I have a routine that performs a few MKL calls on small matrices (50-100 x 1000 elements) to fit a model, which I then call for different models. In pseudo-code:
double doModelFit(int model, ...) {
...
while( !done ) {
cblas_dgemm(...);
cblas_dgemm(...);
...
dgesv(...);
...
}
return result;
}
int main(int argc, char **argv) {
...
c_start = 1; c_stop = nmodel;
for(int c=c_start; c<c_stop; c++) {
...
result = doModelFit(c, ...);
...
}
}
Call the above version 1. Since the models are independent, I can use OpenMP threads to parallelize the model fitting, as follows (version 2):
int main(int argc, char **argv) {
...
int numthreads=omp_max_num_threads();
int c;
#pragma omp parallel for private(c)
for(int t=0; t<numthreads; t++) {
// assuming nmodel divisible by numthreads...
c_start = t*nmodel/numthreads+1;
c_end = (t+1)*nmodel/numthreads;
for(c=c_start; c<c_stop; c++) {
...
result = doModelFit(c, ...);
...
}
}
}
When I run version 1 on the host machine, it takes ~11 seconds and VTune reports poor parallelization with most of the time spent idle. Version 2 on the host machine takes ~5 seconds and VTune reports great parallelization (near 100% of the time is spent with 8 CPUs in use). Now, when I compile the code to run on the Phi card in native mode (with -mmic), versions 1 and 2 both take approximately 30 seconds when run on the command prompt on mic0. When I use VTune to profile it:
- Version 1 takes the same roughly 30 seconds, and the hotspot analysis shows that most time is spent in __kmp_wait_sleep and __kmp_static_yield. Out of 7710s CPU time, 5804s are spent in Spin Time.
- Version 2 takes fooooorrrreevvvver... I kill it after running a couple minutes in VTune. The hotspot analysis shows that of 25254s of CPU time, 21585s are spent in [vmlinux].

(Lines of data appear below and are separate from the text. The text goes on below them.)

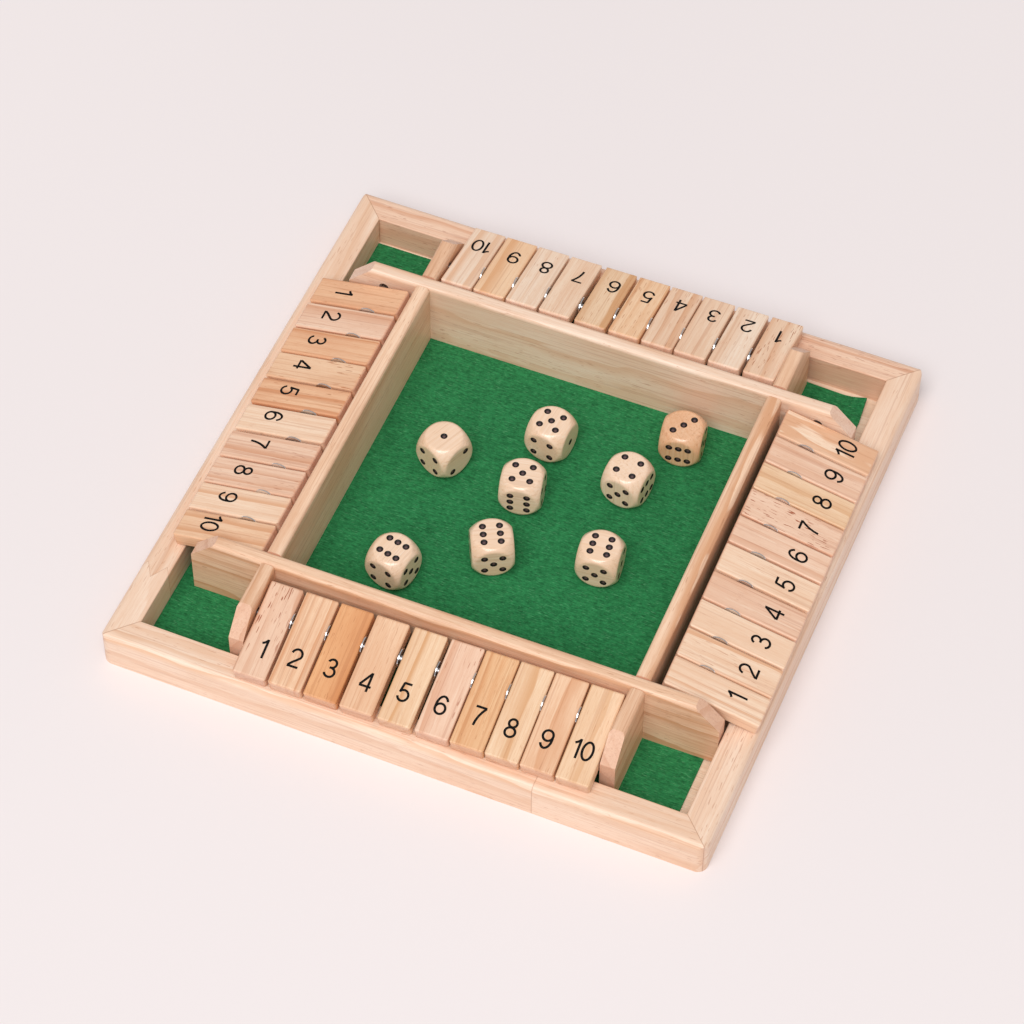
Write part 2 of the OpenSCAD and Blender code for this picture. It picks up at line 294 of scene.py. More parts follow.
# Tones of the timber, each with its early wood, late wood and fleck.
timbers = {
    "ivory":  {"pale": (254, 230, 207), "late": (238, 194, 160), "fleck": (204, 146, 110)},
    "cream":  {"pale": (251, 220, 192), "late": (230, 178, 140), "fleck": (194, 130, 94)},
    "sand":   {"pale": (253, 214, 176), "late": (232, 174, 126), "fleck": (194, 128, 84)},
    "blond":  {"pale": (246, 211, 176), "late": (220, 166, 118), "fleck": (190, 124, 78)},
    "pink":   {"pale": (246, 209, 182), "late": (222, 166, 132), "fleck": (178, 106, 76)},
    "peach":  {"pale": (245, 205, 170), "late": (218, 156, 112), "fleck": (182, 114, 74)},
    "honey":  {"pale": (246, 203, 158), "late": (210, 138, 80), "fleck": (180, 112, 64)},
    "orange": {"pale": (241, 183, 131), "late": (212, 137, 82), "fleck": (172, 98, 50)},
    "amber":  {"pale": (242, 193, 154), "late": (216, 148, 104), "fleck": (178, 108, 66)},
    "rose":   {"pale": (239, 201, 173), "late": (214, 158, 124), "fleck": (172, 102, 72)},
    "rail":   {"pale": (251, 223, 200), "late": (231, 184, 149), "fleck": (194, 132, 94)},
    "wall":   {"pale": (248, 209, 177), "late": (214, 156, 114), "fleck": (180, 118, 78)},
    "side":   {"pale": (252, 215, 184), "late": (220, 162, 120), "fleck": (184, 122, 84)},
    "ply":    {"pale": (244, 220, 196), "late": (226, 192, 162), "fleck": (190, 146, 108)},
}


woodFinish = {
    # the end grain tone, the glue line, the width and depth of the painted shade along the edges, the relief
    # and the coat
    "endGrain": (222, 176, 154), "glueLine": (170, 112, 74), "edgeWidth": 1.4, "edgeShadeDepth": 0.3,
    "relief": (0.35, 0.06 * mm), "gloss": 0.12, "glossRough": 0.35,
}


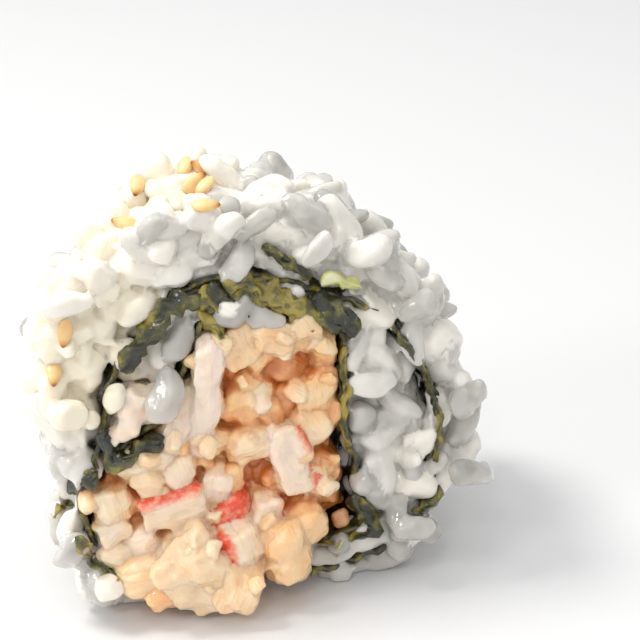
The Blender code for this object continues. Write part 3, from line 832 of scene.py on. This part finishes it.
# %% Crab chunks
# x, z, width, height, turn in degrees, how far it stands out, roundness, tone, and where its skin is
CHUNKS = [
    (-1.8, 30.2, 4.8, 5.0, 20, 1.2, 0.6, 0.4, ""), (2.4, 30.8, 5.0, 4.2, -8, 1.5, 0.6, 0.4, ""),
    (5.4, 31.4, 3.6, 3.6, 30, 1.0, 0.6, 0.36, ""), (8.0, 29.0, 3.0, 4.6, 0, 0.3, 0.6, 0.36, ""),
    (0.2, 28.2, 3.2, 2.6, 40, 0.6, 0.6, 0.5, ""),
    (-5.6, 24.6, 3.4, 14.6, -6, 1.2, 0.5, -0.05, ""), (-9.0, 22.4, 3.2, 8.6, -28, 0.6, 0.5, 0.0, ""),
    (-12.8, 18.4, 6.6, 4.8, 12, 0.5, 0.55, 0.12, ""), (6.9, 23.6, 4.4, 5.0, 4, 0.8, 0.7, 0.38, ""),
    (6.2, 19.8, 4.2, 4.4, 24, 0.6, 0.65, 0.3, ""), (8.6, 21.2, 2.8, 4.0, -20, 0.4, 0.65, 0.45, ""),
    (-1.2, 23.4, 4.4, 4.6, -20, 0.5, 0.65, 0.36, ""), (1.4, 21.8, 3.4, 3.8, 15, 0.1, 0.65, 0.5, ""),
    (-0.8, 18.4, 5.2, 4.0, 26, 0.8, 0.6, 0.26, ""),
    (3.4, 16.4, 4.4, 9.4, 14, 1.5, 0.4, 0.06, "right"), (-10.0, 12.8, 7.6, 4.4, 10, 1.3, 0.3, 0.12, "top"),
    (-5.0, 14.3, 3.0, 4.2, -18, 0.6, 0.45, 0.0, ""), (-3.4, 11.2, 4.4, 2.8, 24, 1.0, 0.4, 0.1, "all"),
    (-12.6, 15.8, 4.2, 3.2, -26, 0.9, 0.6, 0.3, ""), (-9.0, 16.6, 3.4, 3.4, 20, 0.8, 0.6, 0.15, ""),
    (0.4, 10.0, 3.6, 5.2, -10, 0.8, 0.5, 0.04, "right"), (-16.6, 13.4, 4.2, 4.4, 8, 0.8, 0.6, 0.2, ""),
    (-17.0, 10.4, 3.6, 3.4, 30, 0.8, 0.5, 0.12, ""), (-13.6, 8.8, 4.2, 3.2, 16, 1.0, 0.6, 0.06, ""),
    (-16.2, 7.2, 4.0, 3.2, -16, 0.6, 0.6, 0.14, ""), (7.0, 13.6, 5.0, 6.6, -6, -0.3, 0.55, 0.4, ""),
    (4.4, 8.6, 4.8, 4.6, 20, 0.6, 0.7, 0.42, ""), (-6.0, 19.4, 3.8, 4.4, 38, 0.2, 0.5, 0.2, ""),
    (3.4, 26.4, 5.0, 3.4, -30, -0.6, 0.6, 0.5, ""), (-2.2, 28.0, 3.6, 5.0, -24, -0.9, 0.6, 0.55, ""),
    (-3.0, 14.8, 2.6, 3.2, 10, 0.1, 0.6, 0.4, ""), (2.8, 22.8, 3.4, 3.6, 40, -0.6, 0.6, 0.5, ""),
    (-19.0, 14.4, 2.2, 2.0, 0, 0.8, 0.9, 0.3, ""),
]
# x, z, reach in front of the face, width, height, turn, roundness, tone, skin
SPILLED = [
    (-7.9, 6.2, 4.8, 7.2, 9.0, 38, 0.35, 0.3, ""), (-3.3, 3.6, 5.6, 5.2, 5.4, -24, 0.5, 0.35, ""),
    (2.2, 6.2, 4.2, 5.4, 7.2, 10, 0.75, 0.45, ""), (-13.4, 5.4, 3.0, 6.4, 4.6, 10, 0.6, 0.4, ""),
    (-3.2, 8.0, 3.8, 4.0, 5.0, 10, 0.5, 0.15, "left"), (4.8, 8.6, 2.2, 5.0, 3.6, 24, 0.7, 0.45, ""),
    (-11.4, 3.4, 3.6, 4.6, 3.6, 14, 0.6, 0.5, ""),
]
# How deep a chunk is, how far a spilled one reaches in behind the face, and their tumbles in radians
CHUNK_DEPTH, SPILL_ROOT = 5.6, 3.0
CHUNK_TUMBLE, BACK_TUMBLE, BIT_TUMBLE = 0.14, 0.3, 0.5
# The chunks at the back face are like the front's, stand out less, and about one in four has red skin
BACK_PROUD, BACK_SKINS = 0.5, ("", "", "", "top")
# Torn bits between the chunks: how many are drawn, their spacing, sizes and depths in millimetres
BIT_DRAWS, BIT_SPACING, BIT_SIZES, BIT_SUNK = 400, 2.8, (1.0, 2.6), (0.9, 2.0)
CHUNK_CUTS, BIT_CUTS = 9, 3
CHUNK_TAGS = ("tone", "skin", "across", "along")
CRAB_CLEAR = 0.1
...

Can anyone shed some light on what's going on here and why I'm getting such bad performance? I'm using the default for OMP_NUM_THREADS and set KMP_AFFINITY=compact,granularity=fine (as recommended by Intel). I'm new to MKL and OpenMP, so I'm certain I'm making rookie mistakes.
Thanks, Andrew
The most probable reason for this behavior given that most of the time is spent in OS (vmlinux), is over-subscription caused by nested OpenMP parallel region inside MKL implementation of
cblas_dgemm()
anddgesv
. E.g. see this example.This version is supported and explained by Jim Dempsey at the Intel forum.